Driver has quite a deep, alluring voice and a yearning delivery influenced by Chrissie Hynde and Tracey Thorn. "If love is the answer you seek, you're asking the wrong kind of questions," she repeats longingly over the acoustic guitars of Marc "Doc" Dauer, her producer and occasional co-writer, and Mark Noseworthy. Think Quiet Is the New Loud-meets-Americana and you'll get the idea. "Beloved" is even more languid. The smoky-voiced Driver is positively smouldering, even if we're not sure whom the secretive actress is singing about, or to, for that matter.
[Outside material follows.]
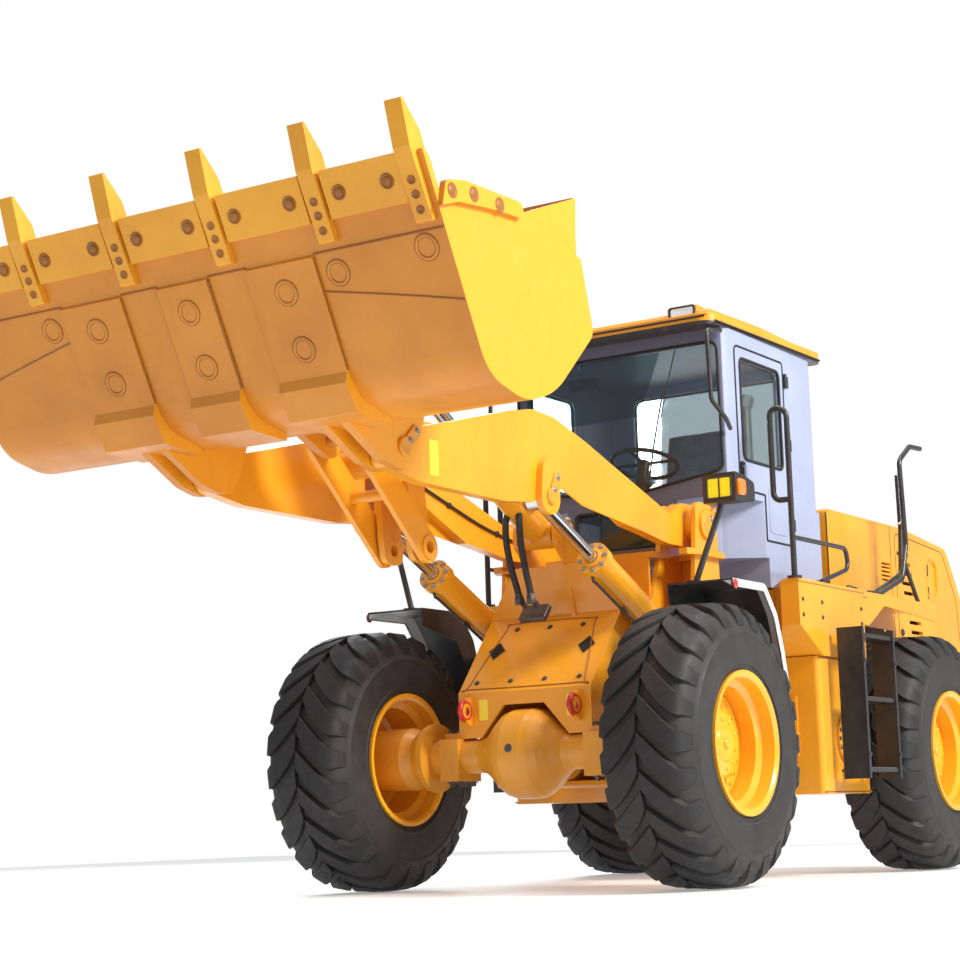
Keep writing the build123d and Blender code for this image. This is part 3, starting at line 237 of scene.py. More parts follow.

Her voice is warming up, becoming more seductive still, as Noseworthy twangs away on an electric guitar. A girl both parents can be proud of, she says she wrote "Mockingbird" about her mum and dedicates the moody "London Skies" to her dad. Her "happy-sad" cover of "Master Blaster (Jammin')" proves most appropriate on such a sweltering evening, with its "hotter than July" lyric, while her version of "Waterloo Sunset" wipes the floor with Cathy Dennis's inglorious Nineties attempt.

But it's the soulful, bluesy "Cold Dark River", the set's closer, which lingers in the memory. "Ruby Adeline", a lullaby she wrote for a friend, makes a heartfelt encore. Driver is not as much of a magpie as Lucinda Williams, but give her a few years and a couple more albums, and she could yet become as enthralling as the grande dame of Americana.